# OOPS! SG: 1.120 Suggestions?



## ICELIA (Jul 31, 2012)

Well I have been making wine for about a year now, so I am still a bit of a rookie, but I should have known better than this! 

Made my first batch of Skeeter pee last night, and since I wanted to flavor it, I used 4 cans of concentrate. Problem is: it completely slipped my mind that it would have sugar in the concentrate, so I got my SG in the ballpark and then added the concentrate. 
Yup you guessed it, now my SG is way, way higher than I wanted. :-( 1.120 to be exact. 
I don't want rocket fuel, so what should I do, make another batch and shoot much lower, and then blend? 
Or back sweeten with more concentrate and some more lemon and water to dilute after fermentation has stopped? 

Give up and dump? 

I want it to taste good and not just like alcohol, any of you pros out there have any ideas for me? 
Thanks.


----------



## Julie (Jul 31, 2012)

did you add yeast yet? if not start anther batch but before you add any sugar blend the two, after blending, adjust your sg to around 1.080

LOL, you are better making another batch anyway because the first one always disappears way too fast.


----------



## dralarms (Jul 31, 2012)

Split the batch. Then top off with juice or water to lower sg.


----------



## ICELIA (Jul 31, 2012)

Julie said:


> did you add yeast yet? if not start anther batch but before you add any sugar blend the two, after blending, adjust your sg to around 1.080
> 
> LOL, you are better making another batch anyway because the first one always disappears way too fast.



I did pitch yeast, I only have one primary, so I was expecting to blend after fermentation has completed. 
I could buy another bucket and take a gallon or so and put in the the other bucket (while it is still fermenting) and then make that into a batch and top off the other one with more lemon and get the SG in the ballpark. 
Otherwise I am hoping to get it down by blending with juice afterwards. Anyone tried that after fermentation? 

My other thought is to let the ABV settle over time, but I am told that SP doesn't age well, so perhaps that won't work? 

 thanks for your help.


----------



## southlake333 (Jul 31, 2012)

Blend with juice afterwards. This will water down the ABV while also providing flavor, sweetness and increasing your final yield.


----------



## ICELIA (Jul 31, 2012)

southlake333 said:


> Blend with juice afterwards. This will water down the ABV while also providing flavor, sweetness and increasing your final yield.



Thank you!  will see how it goes!


----------



## saramc (Jul 31, 2012)

I have some Skeeter Pee and it is at the one year mark and is great, one bottle left, just checked and it is in the refrigerator. I consumed its "twin" about 2 weeks ago.
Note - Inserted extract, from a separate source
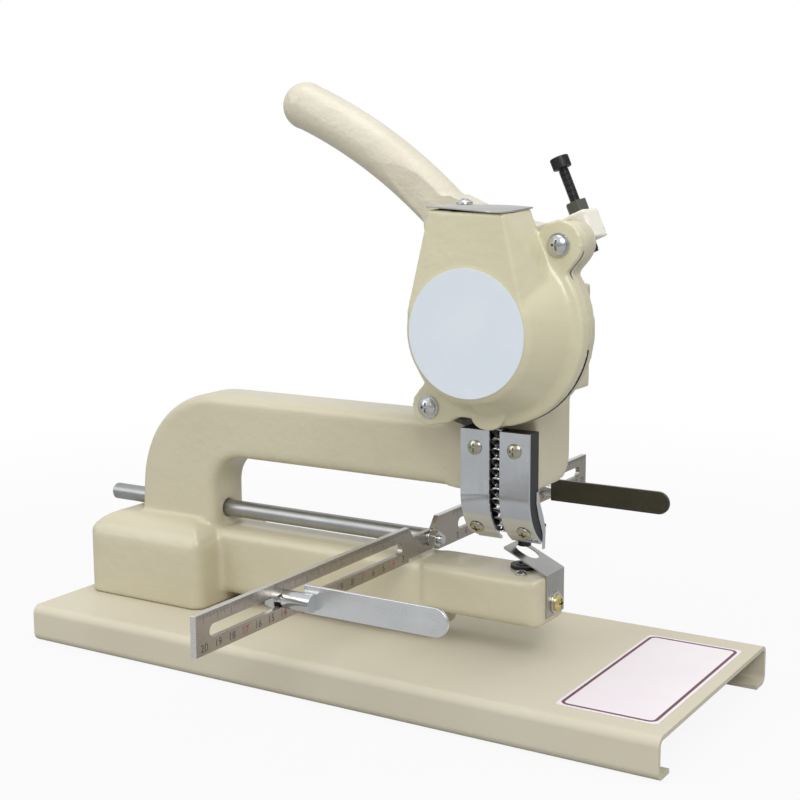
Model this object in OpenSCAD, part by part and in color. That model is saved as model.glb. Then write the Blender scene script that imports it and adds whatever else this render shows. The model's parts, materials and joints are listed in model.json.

I do not see any reason as to why you could not "dilute" with shelf stable juice after the ferment is complete. These are already well balanced for consumption and will drop the alcohol content, will not require any "balancing" other than the final decision on any additional backsweetening. But I also see no reason as to why you could not go ahead and split the batch now and "correct" it to the starting target S.G. to the best of your ability. Completely your call.


----------